The Ultimate Guide to Writing Without Research – Write What You Know

Writing. It’s a passion that can’t be controlled and when the words are flowing, there’s nothing that feels quite like it. But with writing, comes responsibility; the responsibility to give readers true and accurate details. And this doesn’t only apply to factual books, but fiction too, for as much as you might like to make up every detail within the pages of your book, if you do something wrong, a reader will be sure to spot it. And, not only will they spot it, but it’ll affect your professionalism in their eyes.

Of course, you won’t get everything right – even traditionally published writers with a team of experts on hand get things wrong. But, if you want to write without vast amounts of research, then you need to write what you know.

What do I mean?

It’s easy to get things wrong without realising it. You might describe a location, or talk about a character’s hobby in great depth, ad-libbing as  you go without having the true facts. You might have seen someone bake a cake on a television show, but if you haven’t baked it yourself, how do you know if what you saw was correct?

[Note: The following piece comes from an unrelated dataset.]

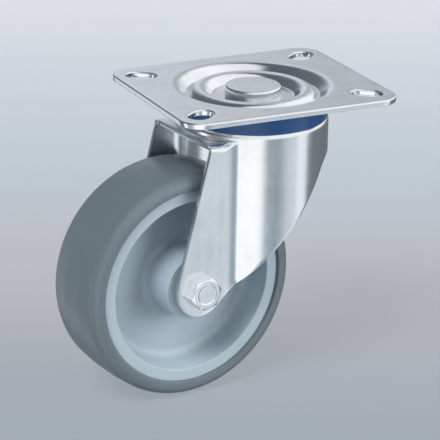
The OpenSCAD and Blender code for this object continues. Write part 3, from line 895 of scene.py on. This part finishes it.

For example, in Spirits of the Middlelands, I was going to have Roberta take a quick trip to Iceland. Have I been there? No. Was I worried that I wouldn’t be able to capture the ambiance of the location? Yes. Could I afford a trip to Iceland on the grounds of ‘research?’ No.

Instead, Roberta ended up traipsing around London, a place that I know extremely well. It allowed me to put in a lot of extra little details to bring the story to life without having to do time consuming research about a location.

Researching for fantasy

Unless you’re writing a book which has every single tiny detail created from your own mind and it bears no resemblance to any life we know, there will be research involved. If you’re creating a magic system, then it’s a good idea to look at other authors ideas. If you’re creating a brand new world with rainforests and creatures, you’ll need to understand how such ecosystems work, how it feels to be immersed in such an environment. You can watch shows, read books, look at pictures, but nothing will quite conjure actually having stood in that  rainforest yourself.

How can  you write on experience rather than research?

I would never condone writing without any form of researching, but you can limit the hours of toil by using your own experiences throughout your work. Writing my recent zombie novella, Pacifier 6, was a joy because it’s set amongst the streets that I live in. I didn’t need to do any research on location as I see it every day. My protagonist’s mother keeps a budgie, so do I. One of the enslaved zombies is baking bread. Hey, I bake bread too, I know how that works!

It’s a zombie novel, so it’s completely fantasy – I’ve never met a zombie, I’ve never lived in an apocalypse, I’ve never run from a rabid horde of flesh craving monsters. But I can draw on my own life experiences to make characters, settings and minor story details come to life.

If you’re writing a character outline, for example, don’t make your lead an expert rock climber if you’ve never done it yourself. It’s the perfect excuse to get down to the local climbing wall and try it out yourself, of course. But if you’re scared of heights, or just don’t fancy pulling yourself up a rock face, don’t make your lead do it. Instead, think of other possibilities. Have you ever been running? Fishing? Camping? Make your lead into an adventurer or semi-professional runner instead. You know these things, you can remember how you felt whilst pelting along the racetrack or hunkering down as the evening breeze caught on your tent. It’ll make your story more believable, more alive, and more importantly, it’ll draw your reader in.

Whatever you may be writing about, there are ways to incorporate parts of yourself and your own experiences that will may words lift off the page. Readers will be able to relate to your protagonists if they have shared experiences, characters traits or hobbies. Locations that you’ve visited will come so much more alive in your work than places that you’ve not taken the time to research properly, ultimately creating a better story. So, if you want to write, write, write without hours in the library, delve into your own memories and experiences and watch your words come alive.